Given material:
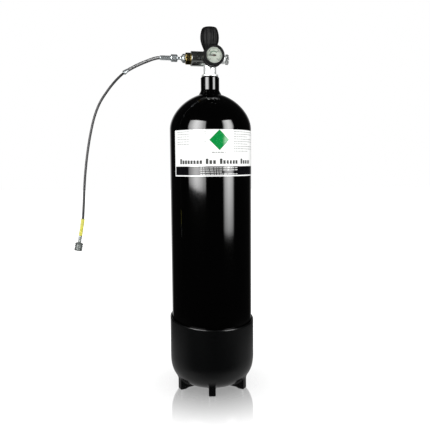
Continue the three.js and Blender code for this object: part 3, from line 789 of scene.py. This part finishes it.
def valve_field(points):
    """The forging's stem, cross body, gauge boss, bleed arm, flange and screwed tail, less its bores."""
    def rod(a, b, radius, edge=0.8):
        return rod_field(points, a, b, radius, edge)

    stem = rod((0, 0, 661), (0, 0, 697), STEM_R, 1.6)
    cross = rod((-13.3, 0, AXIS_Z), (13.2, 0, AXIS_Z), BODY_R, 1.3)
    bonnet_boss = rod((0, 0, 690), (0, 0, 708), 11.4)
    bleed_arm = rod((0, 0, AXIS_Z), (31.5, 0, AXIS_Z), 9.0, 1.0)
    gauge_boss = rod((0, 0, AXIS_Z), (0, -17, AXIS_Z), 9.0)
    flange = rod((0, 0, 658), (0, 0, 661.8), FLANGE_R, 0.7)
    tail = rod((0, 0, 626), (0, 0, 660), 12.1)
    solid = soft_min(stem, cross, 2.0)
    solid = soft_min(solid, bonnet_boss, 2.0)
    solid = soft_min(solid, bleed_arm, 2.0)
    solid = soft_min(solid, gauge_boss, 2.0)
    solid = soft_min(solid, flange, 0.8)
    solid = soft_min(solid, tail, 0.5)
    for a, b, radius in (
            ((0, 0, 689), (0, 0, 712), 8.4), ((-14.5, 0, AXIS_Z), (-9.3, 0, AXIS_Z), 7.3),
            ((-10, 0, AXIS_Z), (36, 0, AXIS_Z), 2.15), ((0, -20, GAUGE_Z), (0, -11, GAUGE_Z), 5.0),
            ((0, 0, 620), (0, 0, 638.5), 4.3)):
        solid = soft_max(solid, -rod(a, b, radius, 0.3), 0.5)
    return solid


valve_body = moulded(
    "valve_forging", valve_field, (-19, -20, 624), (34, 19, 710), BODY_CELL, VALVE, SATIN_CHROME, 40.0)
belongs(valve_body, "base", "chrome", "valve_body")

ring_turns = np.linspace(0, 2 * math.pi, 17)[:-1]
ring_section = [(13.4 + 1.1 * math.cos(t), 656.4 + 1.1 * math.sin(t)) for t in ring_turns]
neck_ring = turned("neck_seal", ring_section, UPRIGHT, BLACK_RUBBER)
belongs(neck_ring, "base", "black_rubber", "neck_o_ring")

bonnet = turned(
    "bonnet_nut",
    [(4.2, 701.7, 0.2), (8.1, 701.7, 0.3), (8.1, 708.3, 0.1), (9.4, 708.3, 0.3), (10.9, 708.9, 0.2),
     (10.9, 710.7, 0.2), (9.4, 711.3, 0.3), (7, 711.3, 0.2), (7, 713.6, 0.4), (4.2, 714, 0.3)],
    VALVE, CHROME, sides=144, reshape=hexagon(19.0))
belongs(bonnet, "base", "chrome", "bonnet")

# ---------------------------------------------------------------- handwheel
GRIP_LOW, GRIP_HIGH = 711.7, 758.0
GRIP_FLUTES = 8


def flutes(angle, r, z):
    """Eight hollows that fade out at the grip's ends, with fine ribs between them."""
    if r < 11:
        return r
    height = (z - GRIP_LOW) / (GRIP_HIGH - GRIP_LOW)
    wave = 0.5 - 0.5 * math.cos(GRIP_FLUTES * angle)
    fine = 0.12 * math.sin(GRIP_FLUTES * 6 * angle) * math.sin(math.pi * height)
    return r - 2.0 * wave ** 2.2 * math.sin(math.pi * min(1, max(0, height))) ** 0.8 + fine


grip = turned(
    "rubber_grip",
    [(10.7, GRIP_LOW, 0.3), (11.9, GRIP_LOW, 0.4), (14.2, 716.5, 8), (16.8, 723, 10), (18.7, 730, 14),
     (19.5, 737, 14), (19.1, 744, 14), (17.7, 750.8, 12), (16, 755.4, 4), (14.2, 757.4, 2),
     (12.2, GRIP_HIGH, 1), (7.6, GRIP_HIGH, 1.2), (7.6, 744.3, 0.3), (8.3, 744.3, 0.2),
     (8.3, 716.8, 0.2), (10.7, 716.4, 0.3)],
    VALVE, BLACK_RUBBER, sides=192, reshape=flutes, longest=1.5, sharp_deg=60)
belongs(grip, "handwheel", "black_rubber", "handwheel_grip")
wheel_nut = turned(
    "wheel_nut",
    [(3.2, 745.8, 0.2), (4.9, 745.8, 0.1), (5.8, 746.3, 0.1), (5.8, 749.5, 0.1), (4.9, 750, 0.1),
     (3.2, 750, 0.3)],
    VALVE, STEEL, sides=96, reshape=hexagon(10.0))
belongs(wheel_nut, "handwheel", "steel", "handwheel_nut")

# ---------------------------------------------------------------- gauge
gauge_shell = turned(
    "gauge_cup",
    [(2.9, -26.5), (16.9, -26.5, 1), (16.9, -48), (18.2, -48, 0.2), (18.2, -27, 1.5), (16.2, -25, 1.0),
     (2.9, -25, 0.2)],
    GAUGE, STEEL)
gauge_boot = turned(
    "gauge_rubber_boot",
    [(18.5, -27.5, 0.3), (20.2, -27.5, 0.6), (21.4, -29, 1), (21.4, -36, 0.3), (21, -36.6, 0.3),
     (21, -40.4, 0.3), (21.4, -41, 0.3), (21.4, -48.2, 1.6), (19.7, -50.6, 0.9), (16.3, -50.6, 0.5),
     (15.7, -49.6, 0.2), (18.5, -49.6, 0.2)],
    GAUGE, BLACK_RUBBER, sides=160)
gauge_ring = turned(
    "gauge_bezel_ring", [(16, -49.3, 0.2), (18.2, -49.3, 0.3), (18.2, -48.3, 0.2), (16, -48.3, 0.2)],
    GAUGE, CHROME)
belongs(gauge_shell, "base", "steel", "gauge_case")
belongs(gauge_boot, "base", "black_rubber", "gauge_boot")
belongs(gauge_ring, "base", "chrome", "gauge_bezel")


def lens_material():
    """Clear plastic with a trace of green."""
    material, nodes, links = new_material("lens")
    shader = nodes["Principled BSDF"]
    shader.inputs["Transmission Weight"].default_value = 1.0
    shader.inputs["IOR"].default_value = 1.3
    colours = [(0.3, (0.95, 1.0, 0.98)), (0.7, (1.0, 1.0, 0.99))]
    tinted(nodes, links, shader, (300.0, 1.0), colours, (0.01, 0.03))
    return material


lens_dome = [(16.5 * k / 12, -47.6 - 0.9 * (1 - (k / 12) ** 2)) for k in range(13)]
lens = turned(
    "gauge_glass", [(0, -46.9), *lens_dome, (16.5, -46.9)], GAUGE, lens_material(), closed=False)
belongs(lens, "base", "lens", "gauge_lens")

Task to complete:
From the listing above, reproduce all the lines exactly.

Solution for this exercise:
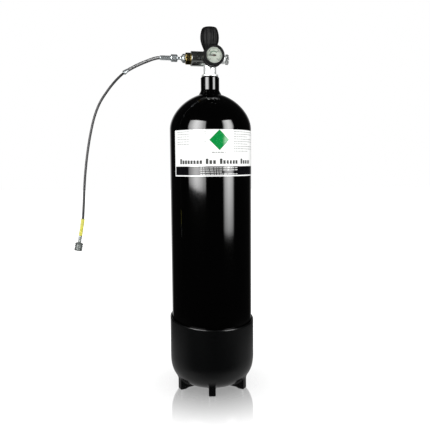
Continue the three.js and Blender code for this object: part 3, from line 789 of scene.py. This part finishes it.
def valve_field(points):
    """The forging's stem, cross body, gauge boss, bleed arm, flange and screwed tail, less its bores."""
    def rod(a, b, radius, edge=0.8):
        return rod_field(points, a, b, radius, edge)

    stem = rod((0, 0, 661), (0, 0, 697), STEM_R, 1.6)
    cross = rod((-13.3, 0, AXIS_Z), (13.2, 0, AXIS_Z), BODY_R, 1.3)
    bonnet_boss = rod((0, 0, 690), (0, 0, 708), 11.4)
    bleed_arm = rod((0, 0, AXIS_Z), (31.5, 0, AXIS_Z), 9.0, 1.0)
    gauge_boss = rod((0, 0, AXIS_Z), (0, -17, AXIS_Z), 9.0)
    flange = rod((0, 0, 658), (0, 0, 661.8), FLANGE_R, 0.7)
    tail = rod((0, 0, 626), (0, 0, 660), 12.1)
    solid = soft_min(stem, cross, 2.0)
    solid = soft_min(solid, bonnet_boss, 2.0)
    solid = soft_min(solid, bleed_arm, 2.0)
    solid = soft_min(solid, gauge_boss, 2.0)
    solid = soft_min(solid, flange, 0.8)
    solid = soft_min(solid, tail, 0.5)
    for a, b, radius in (
            ((0, 0, 689), (0, 0, 712), 8.4), ((-14.5, 0, AXIS_Z), (-9.3, 0, AXIS_Z), 7.3),
            ((-10, 0, AXIS_Z), (36, 0, AXIS_Z), 2.15), ((0, -20, GAUGE_Z), (0, -11, GAUGE_Z), 5.0),
            ((0, 0, 620), (0, 0, 638.5), 4.3)):
        solid = soft_max(solid, -rod(a, b, radius, 0.3), 0.5)
    return solid


valve_body = moulded(
    "valve_forging", valve_field, (-19, -20, 624), (34, 19, 710), BODY_CELL, VALVE, SATIN_CHROME, 40.0)
belongs(valve_body, "base", "chrome", "valve_body")

ring_turns = np.linspace(0, 2 * math.pi, 17)[:-1]
ring_section = [(13.4 + 1.1 * math.cos(t), 656.4 + 1.1 * math.sin(t)) for t in ring_turns]
neck_ring = turned("neck_seal", ring_section, UPRIGHT, BLACK_RUBBER)
belongs(neck_ring, "base", "black_rubber", "neck_o_ring")

bonnet = turned(
    "bonnet_nut",
    [(4.2, 701.7, 0.2), (8.1, 701.7, 0.3), (8.1, 708.3, 0.1), (9.4, 708.3, 0.3), (10.9, 708.9, 0.2),
     (10.9, 710.7, 0.2), (9.4, 711.3, 0.3), (7, 711.3, 0.2), (7, 713.6, 0.4), (4.2, 714, 0.3)],
    VALVE, CHROME, sides=144, reshape=hexagon(19.0))
belongs(bonnet, "base", "chrome", "bonnet")

# ---------------------------------------------------------------- handwheel
GRIP_LOW, GRIP_HIGH = 711.7, 758.0
GRIP_FLUTES = 8


def flutes(angle, r, z):
    """Eight hollows that fade out at the grip's ends, with fine ribs between them."""
    if r < 11:
        return r
    height = (z - GRIP_LOW) / (GRIP_HIGH - GRIP_LOW)
    wave = 0.5 - 0.5 * math.cos(GRIP_FLUTES * angle)
    fine = 0.12 * math.sin(GRIP_FLUTES * 6 * angle) * math.sin(math.pi * height)
    return r - 2.0 * wave ** 2.2 * math.sin(math.pi * min(1, max(0, height))) ** 0.8 + fine


grip = turned(
    "rubber_grip",
    [(10.7, GRIP_LOW, 0.3), (11.9, GRIP_LOW, 0.4), (14.2, 716.5, 8), (16.8, 723, 10), (18.7, 730, 14),
     (19.5, 737, 14), (19.1, 744, 14), (17.7, 750.8, 12), (16, 755.4, 4), (14.2, 757.4, 2),
     (12.2, GRIP_HIGH, 1), (7.6, GRIP_HIGH, 1.2), (7.6, 744.3, 0.3), (8.3, 744.3, 0.2),
     (8.3, 716.8, 0.2), (10.7, 716.4, 0.3)],
    VALVE, BLACK_RUBBER, sides=192, reshape=flutes, longest=1.5, sharp_deg=60)
belongs(grip, "handwheel", "black_rubber", "handwheel_grip")
wheel_nut = turned(
    "wheel_nut",
    [(3.2, 745.8, 0.2), (4.9, 745.8, 0.1), (5.8, 746.3, 0.1), (5.8, 749.5, 0.1), (4.9, 750, 0.1),
     (3.2, 750, 0.3)],
    VALVE, STEEL, sides=96, reshape=hexagon(10.0))
belongs(wheel_nut, "handwheel", "steel", "handwheel_nut")

# ---------------------------------------------------------------- gauge
gauge_shell = turned(
    "gauge_cup",
    [(2.9, -26.5), (16.9, -26.5, 1), (16.9, -48), (18.2, -48, 0.2), (18.2, -27, 1.5), (16.2, -25, 1.0),
     (2.9, -25, 0.2)],
    GAUGE, STEEL)
gauge_boot = turned(
    "gauge_rubber_boot",
    [(18.5, -27.5, 0.3), (20.2, -27.5, 0.6), (21.4, -29, 1), (21.4, -36, 0.3), (21, -36.6, 0.3),
     (21, -40.4, 0.3), (21.4, -41, 0.3), (21.4, -48.2, 1.6), (19.7, -50.6, 0.9), (16.3, -50.6, 0.5),
     (15.7, -49.6, 0.2), (18.5, -49.6, 0.2)],
    GAUGE, BLACK_RUBBER, sides=160)
gauge_ring = turned(
    "gauge_bezel_ring", [(16, -49.3, 0.2), (18.2, -49.3, 0.3), (18.2, -48.3, 0.2), (16, -48.3, 0.2)],
    GAUGE, CHROME)
belongs(gauge_shell, "base", "steel", "gauge_case")
belongs(gauge_boot, "base", "black_rubber", "gauge_boot")
belongs(gauge_ring, "base", "chrome", "gauge_bezel")


def lens_material():
    """Clear plastic with a trace of green."""
    material, nodes, links = new_material("lens")
    shader = nodes["Principled BSDF"]
    shader.inputs["Transmission Weight"].default_value = 1.0
    shader.inputs["IOR"].default_value = 1.3
    colours = [(0.3, (0.95, 1.0, 0.98)), (0.7, (1.0, 1.0, 0.99))]
    tinted(nodes, links, shader, (300.0, 1.0), colours, (0.01, 0.03))
    return material


lens_dome = [(16.5 * k / 12, -47.6 - 0.9 * (1 - (k / 12) ** 2)) for k in range(13)]
lens = turned(
    "gauge_glass", [(0, -46.9), *lens_dome, (16.5, -46.9)], GAUGE, lens_material(), closed=False)
belongs(lens, "base", "lens", "gauge_lens")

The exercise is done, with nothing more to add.